Official analysis of birth statistics has added further evidence that illegal abortions on grounds of gender are taking place in the UK, according to the Telegraph‘s front-page story.
It was already known that sex-selection abortions (mostly of girls, within some immigrant communities which regard girls of less value than boys) have been taking place, because the same newspaper last year secretly filmed doctors agreeing to perform them. Now government statistics have backed it up.
In answer to a parliamentary question by the Catholic pro-life peer Lord Alton, a health minister, Earl Howe, said:
While the overall United Kingdom birth ratio is within normal limits, analysis of birth data for the calendar years from 2007 to 2011 has found the gender ratios at birth vary by mothers’ country of birth. For the majority of groups, this variation is the result of small numbers of births and does not persist between years. However, for a very small number of countries of birth there are indications that birth ratios may differ from the UK as a whole and potentially fall outside of the range considered possible without intervention.
A study by Oxford University academics has previously found evidence that pointed to Indian women in Britain were terminating more female than male unborn babies between 1990 and 2005. In 2007, the BBC reported that a study found 1,500 girls “missing” from the birth statistics of England and Wales. (In India and China, many thousands of unborn girls go “missing”).
A Department of Health spokesman says any abortion based on sex selection is “illegal and morally wrong”.
It certainly is illegal under the 1967 Abortion Act. What is less clear is why it is morally wrong to choose to abort for this, but not other, ‘cultural’ and ‘social’ reasons.
For an Indian woman to give birth to too many daughters might bring more shame and stigma on her head than a British woman with an unplanned pregnancy.
The whole basis of a liberal abortion law such as that of the UK is essentially a eugenic one: some births are “desirable”, others “unwanted” or “unplanned”. It must seem strange to an Indian woman to hear from a British woman that she terminated her pregnancy because the child was “unwanted”. Yet when the Indian woman wants an abortion because she does not want more girls, she is told it is morally wrong and illegal.
Presumably she quickly learns not to give this as a reason — and to cite the kind of reasons given every day by women to their doctors.

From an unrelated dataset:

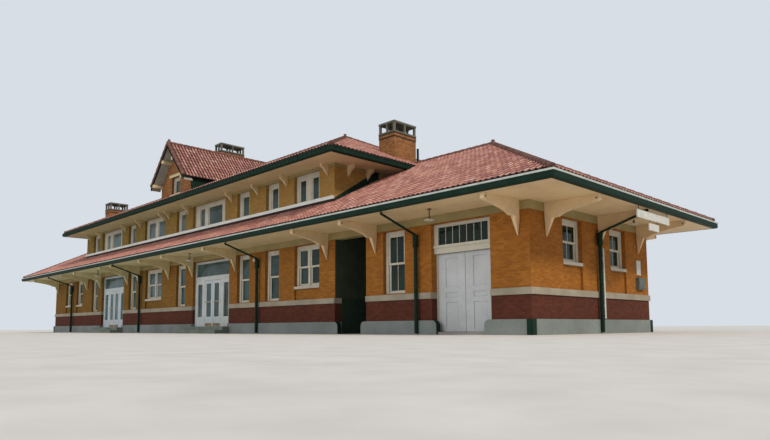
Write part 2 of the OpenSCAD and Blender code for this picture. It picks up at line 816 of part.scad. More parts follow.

So the real scale of this gendercide is inevitably going to remain hidden — especially as Lord Howe refuses Lord Alton’s request for data to be collected on the sex of unborn babies at the time of abortion — although he might be reconsidering this.
This is an area where the ethic of autonomy clashes with the ethic of equality — presenting, as Cristina Odone points out, a real challenge to feminists for whom “the right to choose” is axiomatic.
As Lord Alton says: “Abortion has become so routine in Britain with 600 taking place every day that people have accepted the mantra that it’s just a matter of choice.”
And you can see why. Once you abandon the idea of the intrinsic value of every human being, whatever its gender or eye colour or physical appearance, attempts to draw the line seem quite arbitrary.